Another of Imlay's agents, Barlow, who had prospered from his dealings in Hamburg, returned to Paris in October 1797. A further $6000 was due to him for his time in Algiers, where he had successfully represented American (and his own) interests. In 1798 he bought the Hôtel de la Trémoïlle for 430,000 francs. It had a frontage of a hundred and forty feet opposite the Luxembourg Gardens, at 50 rue de Vaugirard. There were eleven bedrooms, cellars that could hold five hundred barrels of wine, and stables for twelve horses. Its courtyard could accommodate five carriages. The front gate was the most magnificent he had seen in Paris and is now a historical monument.
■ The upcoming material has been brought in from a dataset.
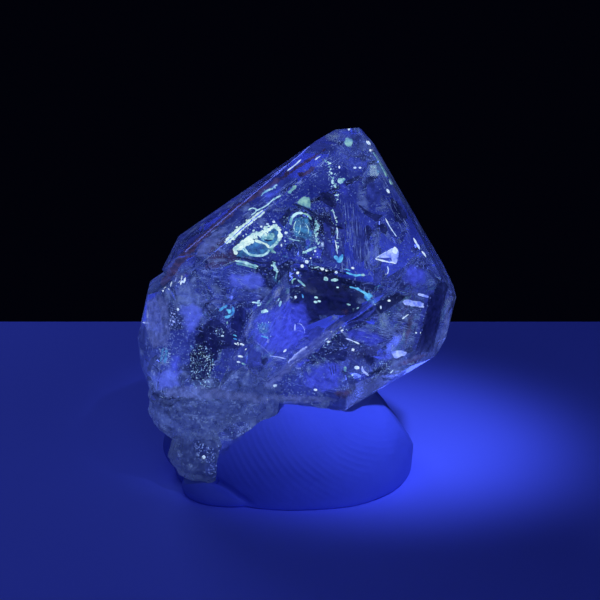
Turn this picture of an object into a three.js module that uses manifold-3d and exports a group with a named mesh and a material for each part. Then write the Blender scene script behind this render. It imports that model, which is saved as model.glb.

Another fortune-hunter, Richard Codman from Boston, who had visited Imlay and Mary Wollstonecraft in Le Havre in the spring of 1794, bought the historic Château de Ternes in 1800. Every so often the Barlows talked of returning to America, but President Adams thought Barlow a ‘wretch' and talked of his ‘blackness of heart'. So the Barlows stayed on in France, as Napoleon became First Consul and crowned himself Emperor. Barlow's return to America and his later return to France as American Ambassador to Napoleon is another story, marking his triumph over what he termed ‘malicious calumnies' in American papers, and marking too an increasing distance from the mirror of Imlay he had been in his Louisiana and silver-ship days. Ruth Barlow, that intelligent and warm-hearted friend who used to breakfast
à deux
with Mary Wollstonecraft and was her confidante while she lived with Imlay, would have known–had Godwin approached her–facts about Imlay and his business with Joel Barlow at the time Mary Wollstonecraft handled the silver in 1794.